▸ **Description of the task**
Repeat exactly, please, the lines that begin at the start of the listing and end at the line holding "mark_d = 36; // [24:1:50]".

▸ **Supplied information**
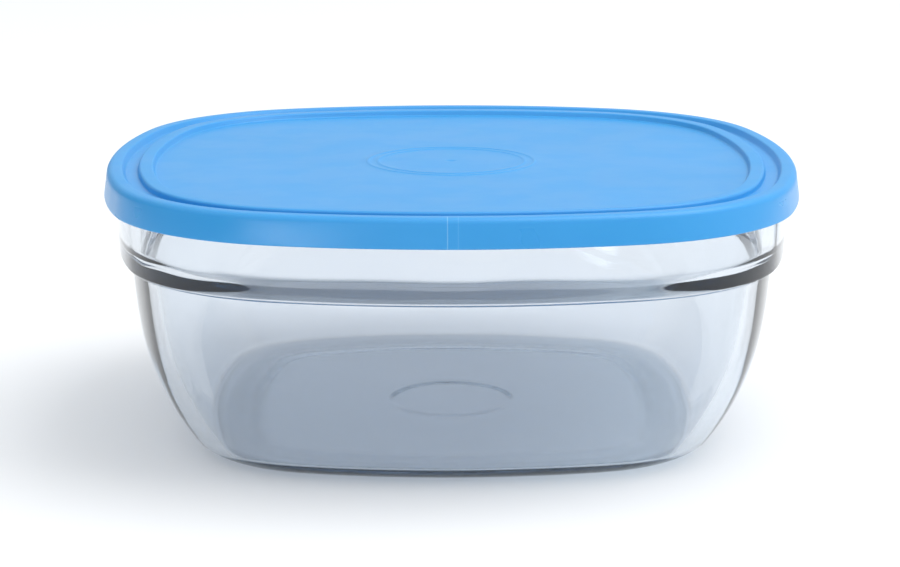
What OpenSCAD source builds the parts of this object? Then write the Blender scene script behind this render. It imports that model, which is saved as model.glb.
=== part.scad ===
// Square glass storage container with bowed sides: a one-piece pressed-glass bowl
// and a one-piece flexible snap lid. Millimetres, +Z up, origin at the centre of
// the resting plane, -Y is the front. Every wall is one profile swept round the
// same rounded-square outline, so each level section is parallel to the collar.

/* [Outline] */
// Outside width of the glass at the top of its collar, side to side
bowl_w = 200; // [180:1:230]
// Radius of the bowed sides there
side_r = 203; // [170:1:400]
// Radius of the corners there
corner_r = 60; // [54:1:75]

/* [Bowl] */
// Height of the glass, resting ring to rim
glass_h = 77.3; // [70:0.1:90]
// Thickness of the glass in the walls
wall_t = 4.6; // [4:0.1:5.2]
// Thickness of the glass in the floor
floor_t = 5.4; // [4:0.1:7]
// How far the rim's lip stands out past the collar
lip_out = 0.6; // [0.3:0.05:0.6]
// Height at which the collar steps in to the body
ledge_z = 55.2; // [50:0.1:58]
// How far the body stands in from the top of the collar
ledge_in = 4.3; // [3.2:0.1:5]
// Height over which the collar's underside rounds in to the body
ledge_h = 1.7; // [1.4:0.1:3]
// How far the resting ring stands in from the top of the collar
foot_in = 33.5; // [31:0.5:35]
// Diameter of the round mould mark in the middle of the base
mark_d = 36; // [24:1:50]

/* [Lid] */
// Thickness of the plastic
lid_t = 1.3; // [1:0.1:1.5]
// How far the skirt's lower edge stands out past the collar
skirt_out = 3.3; // [3.3:0.1:4.2]
// How far the skirt reaches down past the glass rim
skirt_drop = 4.9; // [4.6:0.1:6]
// Depth of the channel round the lid
channel_d = 1.9; // [1.7:0.1:2.1]
// Depth of the middle panel under the ridge round it
panel_d = 1.7; // [1.2:0.1:2]
// Gap between the lid and the glass all round, with the lip unstretched
lid_gap = 0.3; // [0.2:0.05:0.3]

/* [Hidden] */
$fn = 96;

glass_colour = [0.80, 0.87, 0.90, 0.4];
lid_colour = [0.25, 0.62, 0.93];

// The outline is four side arcs and four corner arcs, tangent where they meet.
// side_half is half the angle of a side arc; corner_c places a corner's centre.
side_c = bowl_w / 2 - side_r;
side_half = 45 + asin(side_c / ((side_r - corner_r) * sqrt(2)));
corner_c = (side_r - corner_r) * sin(side_half);

// ---- curves in a section: x is the distance out from the outline, y is height

function arc(c, rx, ry, from, to, steps) =
    [for (i = [0:steps]) let (a = from + (to - from) * i / steps)
        [c[0] + rx * cos(a), c[1] + ry * sin(a)]];

// A wall that comes down to `join` leaning in by `lean` runs on to a level base at
// height `base` through part of an ellipse, `reach` wide.
function foot_arc(join, base, reach, lean, steps) =
    let (rx = reach / cos(lean), ry = (join[1] - base) / (1 - sin(lean)))
    arc([join[0] - reach, base + ry], rx, ry, -90, -lean, steps);

function reversed(points) = [for (i = [len(points) - 1:-1:0]) points[i]];

// ---- sweeping a section round the outline ---------------------------------

module sweep_round() {
    for (turn = [0:90:270]) rotate([0, 0, turn]) {
        translate([side_c, 0, 0])
            rotate_extrude(angle = 2 * side_half, start = -side_half)
                translate([side_r, 0]) children();
        translate([corner_c, corner_c, 0])
            rotate_extrude(angle = 90 - 2 * side_half, start = side_half)
                translate([corner_r, 0]) children();
    }
}

// A flat plate that closes the middle of a swept section. Its straight edges run
// near the outline set in by `inset`, inside the section's level part.
module middle_plate(inset, bottom, top) {
    r = side_r - inset;
    translate([0, 0, bottom]) linear_extrude(top - bottom) polygon([
        for (turn = [0:90:270], part = [-1:0.5:1])
            let (x = side_c + r * cos(part * side_half), y = r * sin(part * side_half))
            [x * cos(turn) - y * sin(turn), x * sin(turn) + y * cos(turn)]]);
}

// ---- glass bowl -----------------------------------------------------------

rim_r = 1.9;
lip_h = 3.6;
lip_face = 1.0;
collar_draft = 0.85;
collar_z = ledge_z + ledge_h;
// The inside narrows below the collar over a longer slope than the outside does.
slope_top_z = ledge_z + 8.3;
// The body leans in by body_lean from ledge to base, and curves in by body_curve.
body_lean = 4.0;
body_curve = 15.8;
foot_join_z = 5;
foot_lean = 22;
foot_w = 3;
foot_slope = 6;
under_rise = 0.5;
mark_rise = 0.25;
// The wall thickens by base_extra towards the base and turns tightly into the floor.
base_extra = 2.0;
floor_join_z = floor_t + 0.9;
floor_reach = 1.8;
floor_lean = 33;
bowl_core_in = 51;
bowl_plate_in = 44;

function body_in(z) =
    let (u = 1 - z / ledge_z) ledge_in + body_lean * u + body_curve * pow(u, 3);
function cavity_in(z) = body_in(z) + wall_t + base_extra * (1 - z / ledge_z);

module glass_section() {
    foot_join = [-body_in(foot_join_z), foot_join_z];
    foot = foot_arc(foot_join, 0, foot_in - body_in(foot_join_z), foot_lean, 6);
    body_top = ledge_z - 0.5;
    body = [for (i = [1:9]) let (z = foot_join_z + (body_top - foot_join_z) * i / 9)
        [-body_in(z), z]];
    collar = arc([-ledge_in, collar_z], ledge_in - collar_draft, ledge_h, -84, 0, 6);
    lip = [[0, glass_h - lip_h], [lip_out, glass_h - lip_h + lip_face]];
    rim_out = arc([lip_out - rim_r, glass_h - rim_r], rim_r, rim_r, 0, 90, 5);

    rim_in = arc([rim_r - wall_t, glass_h - rim_r], rim_r, rim_r, 90, 180, 5);
    step_top = [-wall_t - 0.5, slope_top_z];
    step_end_z = ledge_z - 1.5;
    step_w = cavity_in(step_end_z) + step_top[0];
    step_h = step_top[1] - step_end_z;
    step = [for (i = [0:6]) let (t = i / 6)
        [step_top[0] - step_w * t * t * (3 - 2 * t), step_top[1] - step_h * t]];
    inner = [for (i = [1:9]) let (z = step_end_z + (floor_join_z - step_end_z) * i / 9)
        [-cavity_in(z), z]];
    floor_join = [-cavity_in(floor_join_z), floor_join_z];
    fillet = reversed(foot_arc(floor_join, floor_t, floor_reach, floor_lean, 5));

    polygon(concat(foot, body, collar, lip, rim_out, rim_in, step, inner,
        [for (i = [1:5]) fillet[i]],
        [[-bowl_core_in, floor_t], [-bowl_core_in, under_rise],
         [-foot_in - foot_w - foot_slope, under_rise], [-foot_in - foot_w, 0]]));
}

module glass_bowl() {
    color(glass_colour) difference() {
        union() {
            sweep_round() glass_section();
            middle_plate(bowl_plate_in, under_rise, floor_t);
        }
        // round mould mark, a shallow disc pressed into the underside
        translate([0, 0, under_rise - 1]) cylinder(d = mark_d, h = 1 + mark_rise);
    }
}

// ---- snap lid -------------------------------------------------------------
// One bent sheet: skirt, rim, channel, ridge and panel, with a snap bead inside
// the skirt and a sealing lip that drops inside the glass.

seat_z = glass_h + lid_gap;
channel_z = seat_z + lid_t;
lid_top = channel_z + channel_d;
panel_z = lid_top - panel_d;
skirt_z = glass_h - skirt_drop;
skirt_flare = 1.0;
lid_rim_r = 2.0;
lid_rim_out = skirt_out - skirt_flare;
lid_rim_in = 2.1;
edge_r = 0.8;
channel_out = 3.4;
channel_in = 6.7;
ridge_out = 7.2;
ridge_in = 10.8;
panel_in = 12;
bead_in = lip_out + lid_gap;
bead_z = skirt_z + 0.8;
seal_out = wall_t + lid_gap + 0.15;
seal_in = 6.2;
seal_z = seat_z - 3.7;
lid_core_in = 32;
lid_plate_in = 20;

module lid_section() {
    rim_c = [lid_rim_out - lid_rim_r, lid_top - lid_rim_r];
    top_face = concat(
        [[skirt_out - 0.3, skirt_z], [skirt_out, skirt_z + 0.4]],
        arc(rim_c, lid_rim_r, lid_rim_r, 7, 90, 6),
        arc([edge_r - lid_rim_in, lid_top - edge_r], edge_r, edge_r, 90, 165, 4),
        [[0.5 - channel_out, channel_z + 0.3], [-channel_out, channel_z],
         [-channel_in, channel_z], [-channel_in - 0.2, channel_z + 0.2]],
        arc([-ridge_out - edge_r, lid_top - edge_r], edge_r, edge_r, 10, 90, 4),
        arc([edge_r - ridge_in, lid_top - edge_r], edge_r, edge_r, 90, 128, 3),
        [[0.5 - panel_in, panel_z + 0.15], [-panel_in, panel_z], [-lid_core_in, panel_z]]);
    under_face = concat(
        [[-lid_core_in, panel_z - lid_t], [0.4 - panel_in, panel_z - lid_t],
         [0.6 - ridge_in, lid_top - lid_t], [-ridge_out - 1.2, lid_top - lid_t],
         [-channel_in - 1.1, seat_z + 0.2], [-channel_in - 0.9, seat_z],
         [-seal_in, seat_z], [-seal_in, seal_z + 0.3], [0.3 - seal_in, seal_z],
         [-seal_out - 0.3, seal_z], [-seal_out, seal_z + 0.3], [-seal_out, seat_z],
         [1 - channel_out, seat_z], [1.1 - lid_rim_in, lid_top - lid_t]],
        arc(rim_c, lid_rim_r - lid_t, lid_rim_r - lid_t, 90, 7, 3),
        [[skirt_out - lid_t - 0.2, bead_z + 1.2], [bead_in, bead_z + 0.3],
         [bead_in, bead_z - 0.2], [skirt_out - lid_t, skirt_z]]);
    polygon(concat(top_face, under_face));
}

module snap_lid() {
    color(lid_colour) {
        sweep_round() lid_section();
        middle_plate(lid_plate_in, panel_z - lid_t, panel_z);
    }
}

glass_bowl();
snap_lid();
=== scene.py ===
"""A square glass storage container with bowed sides, under a blue snap lid.

Both pieces are one section swept round the same rounded-square outline. A section is a list
of (out, up) points: out is the distance outwards from the collar's outline, up is the height.
Lengths are in metres; MM turns millimetres into them.
"""

import math

import bmesh
import bpy
import numpy as np
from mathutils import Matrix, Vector, noise


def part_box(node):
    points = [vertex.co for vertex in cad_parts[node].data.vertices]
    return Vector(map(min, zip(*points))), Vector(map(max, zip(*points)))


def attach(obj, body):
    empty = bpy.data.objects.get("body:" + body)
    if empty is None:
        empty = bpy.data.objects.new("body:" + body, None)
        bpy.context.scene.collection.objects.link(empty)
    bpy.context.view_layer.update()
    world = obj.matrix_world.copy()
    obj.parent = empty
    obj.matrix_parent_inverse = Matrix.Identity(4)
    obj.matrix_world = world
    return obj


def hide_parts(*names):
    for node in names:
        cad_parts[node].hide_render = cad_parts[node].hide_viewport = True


MM = 0.001

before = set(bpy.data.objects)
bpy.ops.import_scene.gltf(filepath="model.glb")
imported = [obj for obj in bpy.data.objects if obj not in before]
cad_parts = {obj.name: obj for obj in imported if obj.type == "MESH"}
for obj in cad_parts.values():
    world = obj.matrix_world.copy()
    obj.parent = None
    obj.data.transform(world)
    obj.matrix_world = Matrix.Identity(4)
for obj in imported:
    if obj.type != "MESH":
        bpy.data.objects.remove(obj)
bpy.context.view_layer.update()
bowl_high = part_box("glass_bowl")[1]
lid_low, lid_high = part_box("snap_lid")

# ---- driving dimensions ------------------------------------------------------

LIP_OUT = 0.6 * MM  # the glass lip past the collar
HALF_W = bowl_high.x - LIP_OUT  # half the collar's width
GLASS_H = bowl_high.z
LID_TOP = lid_high.z
SKIRT_Z = lid_low.z
SKIRT_OUT = lid_high.x - HALF_W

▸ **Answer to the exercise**
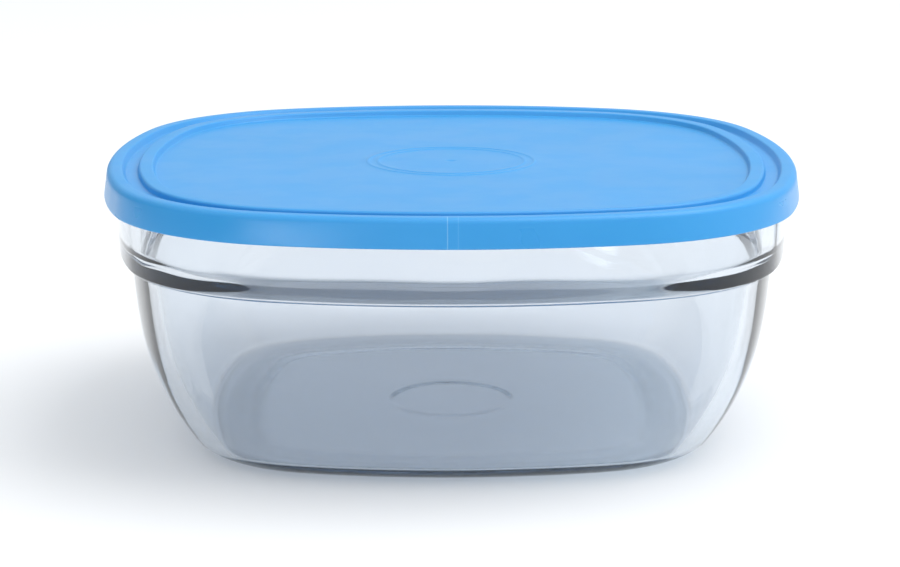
What OpenSCAD source builds the parts of this object? Then write the Blender scene script behind this render. It imports that model, which is saved as model.glb.
=== part.scad ===
// Square glass storage container with bowed sides: a one-piece pressed-glass bowl
// and a one-piece flexible snap lid. Millimetres, +Z up, origin at the centre of
// the resting plane, -Y is the front. Every wall is one profile swept round the
// same rounded-square outline, so each level section is parallel to the collar.

/* [Outline] */
// Outside width of the glass at the top of its collar, side to side
bowl_w = 200; // [180:1:230]
// Radius of the bowed sides there
side_r = 203; // [170:1:400]
// Radius of the corners there
corner_r = 60; // [54:1:75]

/* [Bowl] */
// Height of the glass, resting ring to rim
glass_h = 77.3; // [70:0.1:90]
// Thickness of the glass in the walls
wall_t = 4.6; // [4:0.1:5.2]
// Thickness of the glass in the floor
floor_t = 5.4; // [4:0.1:7]
// How far the rim's lip stands out past the collar
lip_out = 0.6; // [0.3:0.05:0.6]
// Height at which the collar steps in to the body
ledge_z = 55.2; // [50:0.1:58]
// How far the body stands in from the top of the collar
ledge_in = 4.3; // [3.2:0.1:5]
// Height over which the collar's underside rounds in to the body
ledge_h = 1.7; // [1.4:0.1:3]
// How far the resting ring stands in from the top of the collar
foot_in = 33.5; // [31:0.5:35]
// Diameter of the round mould mark in the middle of the base
mark_d = 36; // [24:1:50]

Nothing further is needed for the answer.